**Raw data**

++++++++++

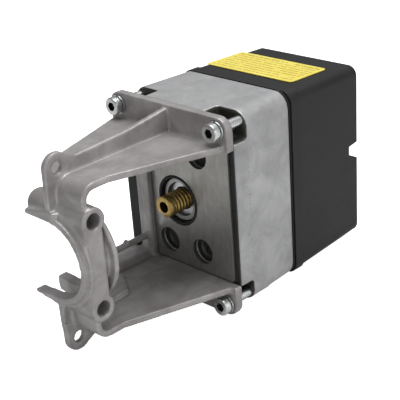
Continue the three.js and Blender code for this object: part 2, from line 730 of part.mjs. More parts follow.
// ---- motor
const flangeX = [gearPlateEnd + gap, gearPlateEnd + gap + motorFlangeThickness];
const canX = [flangeX[1] + gap, flangeX[1] + gap + motorLength];
const bellX = [canX[1] + gap, canX[1] + gap + endBellLength];
const flange = rod("x", motorAt, motorRadius - 1, flangeX, 32).add(prism("x", roundedOutline(
  [motorAt[0] - motorRadius / 2 + 0.5, motorAt[0] + motorRadius / 2 - 0.5],
  [motorAt[1] - motorRadius - 3.5, motorAt[1] + motorRadius + 3.5], 3, 3), flangeX));
const shaftHole = motorShaftRadius + 0.4;
place("motor_flange", flange.subtract(rod("x", motorAt, shaftHole, [flangeX[0] - 1, flangeX[1] + 1], 16)),
  "plateSteel");
place("motor_can", turned("x", motorAt, [
  [0, canX[0]], [motorRadius - 0.6, canX[0]], [motorRadius, canX[0] + 0.6],
  [motorRadius, canX[1] - 0.6], [motorRadius - 0.6, canX[1]], [0, canX[1]],
], 36).subtract(rod("x", motorAt, shaftHole, [canX[0] - 1, canX[0] + 20], 16)), "plateSteel");
place("motor_end_bell", rod("x", motorAt, endBellRadius, bellX, 28), "blackPlastic");
place("motor_shaft", rod("x", motorAt, motorShaftRadius, [thirdWheelLayer[0] - 1, canX[0] + 19], 14),
  "brightSteel");
place("motor_pinion", gear(motorAt, motorPinionTeeth, fineModule,
  [thirdWheelLayer[0] - 0.5, thirdWheelLayer[1] + 0.5], motorPinionPhase)
  .subtract(rod("x", motorAt, motorShaftRadius + 0.2, [0, gearPlateX], 14)), "brass");

// ---- cover gasket and cover
const lipHalfWidth = rearHalf[0] + lipOverhangY;
const lipHalfHeight = rearHalf[1] - lipInsetZ;
const coverHalf = [lipHalfWidth - lipStep, lipHalfHeight - lipStep + 0.2];
const coverEndHalf = [coverHalf[0] - coverDraft, coverHalf[1] - coverDraft];
const wellFloor = coverEnd - wellDepth;
const postY = coverEndHalf[0] - coverWall - postRadius - gap + 0.1;
const postAt = (near) => [postY * near, (channelFloor[0] + channelFloor[1]) / 2 - 1];

function coverShell() {
  const lip = draftedBox(coverStart, lipEnd, [lipHalfWidth, lipHalfHeight],
    [lipHalfWidth, lipHalfHeight], coverEdgeRadius + lipStep);
  const body = draftedBox(lipEnd - 0.1, coverEnd, coverHalf, coverEndHalf, coverEdgeRadius);
  const inner = coverHalf.map((half) => half - coverWall);
  const innerEnd = coverEndHalf.map((half) => half - coverWall);
  const mouth = coverEnd - channelDepth;
  const [lowMouth, highMouth] = channelMouth;
  const [lowFloor, highFloor] = channelFloor;
  const wide = lipHalfWidth + 5;
  const groove = prism("y", [[coverEnd + 1, lowMouth], [coverEnd + 1, highMouth],
    [mouth, highFloor], [mouth, lowFloor]], [-wide, wide]);
  const grooveWall = prism("y", [[coverEnd + 1, lowMouth - coverWall],
    [coverEnd + 1, highMouth + coverWall], [mouth - coverWall, highFloor + coverWall],
    [mouth - coverWall, lowFloor - coverWall]], [-wide, wide]);
  let hollowInside = draftedBox(coverStart - 1, coverEnd - coverWall, inner, innerEnd,
    coverEdgeRadius - coverWall + 0.5).subtract(grooveWall);
  for (const near of [1, -1]) {
    hollowInside = hollowInside.subtract(
      rod("x", postAt(near), wellRadius + coverWall, [wellFloor - coverWall, coverEnd]));
  }
  let shell = lip.add(body).subtract(hollowInside).subtract(groove);
  for (const near of [1, -1]) {
    shell = shell.subtract(rod("x", postAt(near), wellRadius, [wellFloor, coverEnd + 1]))
      .subtract(rod("x", postAt(near), coverScrewRadius + runningGap, [wellFloor - 4, coverEnd], 16));
  }
  return shell;
}
place("cover", coverShell(), "blackPlastic");

const coverGasketX = [gearboxDepth + gap, coverStart - gap];
place("cover_gasket", draftedBox(...coverGasketX, rearHalf, rearHalf, gearboxEdgeRadius)
  .subtract(draftedBox(coverGasketX[0] - 1, coverGasketX[1] + 1,
    rearHalf.map((half) => half - 3), rearHalf.map((half) => half - 3), gearboxEdgeRadius - 3)),
"blackRubber");

// ---- cover posts and cover screws
for (const [name, near] of [["near", -1], ["far", 1]]) {
  const at = postAt(near);
  const postEnd = wellFloor - coverWall - gap;
  const post = rod("x", at, postRadius, [gearPlateEnd + gap, postEnd], 18)
    .subtract(rod("x", at, coverScrewRadius + runningGap, [postEnd - 12, postEnd + 1], 14));
  place(`cover_post_${name}`, post, "brightSteel");
  const headX = wellFloor + gap;
  const screw = turned("x", at, [
    [0, postEnd - 10], [coverScrewRadius, postEnd - 10], [coverScrewRadius, headX],
    [coverScrewHead, headX], [coverScrewHead, headX + 1.6], [coverScrewHead - 0.8, headX + 2.2],
    [0, headX + 2.2],
  ], 18);
  const slot = block([headX + 1.2, headX + 3], [at[0] - 4, at[0] + 4], [at[1] - 0.4, at[1] + 0.4]);
  place(`cover_screw_${name}`, screw.subtract(slot), "brightSteel");
}

// ---- label on the cover's top
function label() {
  const slope = Math.atan2(coverHalf[1] - coverEndHalf[1], coverEnd - lipEnd);
  const outline = roundedOutline([0, labelEnd - labelStart], [labelNearY, labelFarY], labelCorner, 5);
  const shape = new THREE.Shape(outline.map(([u, v]) => new THREE.Vector2(u, v)));
  const geometry = new THREE.ExtrudeGeometry(shape, { depth: labelThickness, bevelEnabled: false });
  geometry.rotateY(slope);
  const topZ = coverHalf[1] - Math.tan(slope) * (labelStart - lipEnd);
  geometry.translate(labelStart, 0, topZ + labelGap);
  return solid(geometry);
}
place("label", label(), "labelYellow");

// ---- position sensor: follower arm, guide rod, slide potentiometer and wiper
const bracketY = [-postY + postRadius + gap, -postY + postRadius + gap + bracketThickness];
const boardY = [bracketY[1] + gap, bracketY[1] + gap + boardThickness];
const potY = [boardY[1] + gap, boardY[1] + gap + potHeight];
const armX = [stemRear - armThickness, stemRear];
const armMiddle = (armX[0] + armX[1]) / 2;
const ringRadius = stemRadius + runningGap + armRingWall;
const armHalf = 3.2;
const arm = rod("x", [0, 0], ringRadius, armX, 28)
  .add(block(armX, [-armHalf, armHalf], [guideRodZ, 0]))
  .add(rod("x", [0, guideRodZ], armHalf, armX, 20))
  .subtract(rod("x", [0, 0], stemRadius + runningGap, [armX[0] - 1, armX[1] + 1], 28))
  .subtract(rod("x", [0, guideRodZ], guideRodRadius + runningGap, [armX[0] - 1, armX[1] + 1], 16));
place("follower_arm", arm, "whitePlastic");
place("guide_rod", rod("x", [0, guideRodZ], guideRodRadius, [gearPlateX + 0.5, stemRear + 6], 16),
  "brightSteel");
place("wiper", block([armMiddle - 1, armMiddle + 1], [potY[0] + 2, -armHalf - gap],
  [guideRodZ - 1.2, guideRodZ + 1.2]), "brass");
const potX = [armMiddle - stemStroke - 2.5, armMiddle + 3.5];
const pot = block(potX, potY, [guideRodZ - potHalfWidth, guideRodZ + potHalfWidth])
  .subtract(block([armMiddle - stemStroke - 1.6, armMiddle + 1.6], [potY[0] + 1.4, potY[1] + 1],
    [guideRodZ - 1.8, guideRodZ + 1.8]));
place("slide_potentiometer", pot, "blackPlastic");

// ---- circuit board, its bracket and its parts
const boardEnd = wellFloor - coverWall - roomGap;
const boardX = [gearPlateEnd + gap + bracketThickness + gap, boardEnd];
const boardScrewAt = [[boardX[0] + 4, 31], [boardX[0] + 4, -31]];
let board = block(boardX, boardY, [-boardHalfHeight, boardHalfHeight]);
let bracket = block([gearPlateEnd + gap, boardX[0] - gap], [bracketY[0] - 3, bracketY[1]], [-35, 35])
  .add(block([gearPlateEnd + gap, boardX[0] + 9], bracketY, [-35, 35]))
  .subtract(block([gearPlateEnd - 1, boardX[0] + 20], [bracketY[0] - 9, bracketY[0] + 0.1], [-6, 9]))
  .subtract(block([boardX[0] + 1, boardX[0] + 20], [bracketY[0] - 1, bracketY[1] + 1], [-26, 26]));
boardScrewAt.forEach((at, index) => {
  const hole = rod("y", at, 1.1 + runningGap, [bracketY[0] - 1, boardY[1] + 1], 14);
  board = board.subtract(hole);
  bracket = bracket.subtract(hole);
  const screw = turned("y", at, [
    [0, bracketY[0] + 0.1], [1.1, bracketY[0] + 0.1], [1.1, boardY[1] + gap], [2.2, boardY[1] + gap],
    [2.2, boardY[1] + gap + 1.2], [1.6, boardY[1] + gap + 1.7], [0, boardY[1] + gap + 1.7],
  ], 16);
  place(`board_screw_${index + 1}`, screw, "brightSteel");
});
place("circuit_board", board, "boardGreen");
place("board_bracket", bracket, "plateSteel");

const onBoard = boardY[1] + gap;
const terminalX = [boardEnd - boardMargin - terminalLength, boardEnd - boardMargin];
const terminalLow = guideRodZ + potHalfWidth + roomGap;
const terminalHigh = terminalLow + poles * polePitch;
const terminalTop = onBoard + terminalHeight;
let terminals = block(terminalX, [onBoard, terminalTop], [terminalLow, terminalHigh]);
for (let pole = 0; pole < poles; pole += 1) {
  const z = terminalLow + (pole + 0.5) * polePitch;
  const screwWell = rod("y", [terminalX[0] + 3.5, z], 1.8, [onBoard + 4, terminalTop + 1], 12);
  const wireMouth = block([terminalX[1] - 3, terminalX[1] + 1], [onBoard + 1.5, onBoard + 5.5],
    [z - 1.8, z + 1.8]);
  terminals = terminals.subtract(screwWell).subtract(wireMouth);
}
place("terminal_block", terminals, "greenPlastic");

const aboveTerminals = terminalHigh + roomGap;
const capacitorTop = onBoard + capacitorHeight;
const capacitorAt = [boardEnd - boardMargin - capacitorRadius,
  boardMargin + capacitorRadius - boardHalfHeight];
place("capacitor", turned("y", capacitorAt, [
  [0, onBoard], [capacitorRadius, onBoard], [capacitorRadius, capacitorTop - 0.6],
  [capacitorRadius - 0.5, capacitorTop], [0, capacitorTop],
], 24), "blackPlastic");
const relayX = [boardX[0] + relayStart, boardX[0] + relayStart + relayLength];
place("relay", block(relayX, [onBoard, onBoard + relayHeight],
  [aboveTerminals, aboveTerminals + relayWidth]), "whitePlastic");

// ---- origin at the middle of the whole object
const modelEnds = new THREE.Box3().setFromObject(assembly);
assembly.position.x = -(modelEnds.min.x + modelEnds.max.x) / 2;

export default assembly;
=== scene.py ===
import json
import math
import bpy
from mathutils import Matrix, Vector

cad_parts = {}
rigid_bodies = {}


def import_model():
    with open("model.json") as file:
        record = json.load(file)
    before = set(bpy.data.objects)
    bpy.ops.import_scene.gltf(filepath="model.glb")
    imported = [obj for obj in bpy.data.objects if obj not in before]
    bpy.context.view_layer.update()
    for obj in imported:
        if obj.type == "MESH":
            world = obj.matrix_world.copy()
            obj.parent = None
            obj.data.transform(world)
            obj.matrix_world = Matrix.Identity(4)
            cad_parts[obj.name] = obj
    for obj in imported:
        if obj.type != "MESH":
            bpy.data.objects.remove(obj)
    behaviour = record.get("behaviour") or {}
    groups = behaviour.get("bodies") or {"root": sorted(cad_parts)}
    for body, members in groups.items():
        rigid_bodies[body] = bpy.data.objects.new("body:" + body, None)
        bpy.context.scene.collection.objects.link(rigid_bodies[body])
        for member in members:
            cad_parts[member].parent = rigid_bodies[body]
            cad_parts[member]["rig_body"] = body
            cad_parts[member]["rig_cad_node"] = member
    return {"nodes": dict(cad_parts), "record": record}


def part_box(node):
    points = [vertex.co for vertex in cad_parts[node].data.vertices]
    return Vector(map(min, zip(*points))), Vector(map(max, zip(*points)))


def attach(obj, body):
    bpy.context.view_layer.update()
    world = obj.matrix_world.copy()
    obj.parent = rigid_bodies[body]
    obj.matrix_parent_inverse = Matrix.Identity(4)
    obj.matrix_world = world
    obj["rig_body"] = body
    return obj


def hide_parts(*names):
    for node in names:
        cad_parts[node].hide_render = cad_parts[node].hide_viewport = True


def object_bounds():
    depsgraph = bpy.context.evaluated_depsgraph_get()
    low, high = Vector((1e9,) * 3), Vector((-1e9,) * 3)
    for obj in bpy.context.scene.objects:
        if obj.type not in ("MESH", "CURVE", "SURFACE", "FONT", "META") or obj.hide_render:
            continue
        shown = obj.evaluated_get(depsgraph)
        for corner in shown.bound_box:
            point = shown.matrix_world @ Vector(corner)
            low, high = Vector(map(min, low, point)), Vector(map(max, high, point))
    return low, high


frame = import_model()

cad_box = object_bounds()

# Motorised actuator head: cast yoke, die-cast gearbox, black cover, brass stem.
# Everything is in metres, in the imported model's frame: +X runs from the saddle to the cover.
MM = 0.001
FRONT_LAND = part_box("gearbox_housing")[0].x
ROWS = {row["node"]: row for row in frame["record"]["subparts"]}
CORNERS = ("upper_near", "upper_far", "lower_near", "lower_far")

# ---- driving sizes ---------------------------------------------------------------------------

YOKE_VOXEL = 0.6 * MM
GEARBOX_VOXEL = 0.8 * MM
FRONT_BAND = 8.4 * MM  # untapered length of the gearbox, and the depth of its corner recesses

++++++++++

Look through the material above. Copy each line where the word "MESH" appears.

**Complete output**
        if obj.type == "MESH":
        if obj.type != "MESH":
        if obj.type not in ("MESH", "CURVE", "SURFACE", "FONT", "META") or obj.hide_render:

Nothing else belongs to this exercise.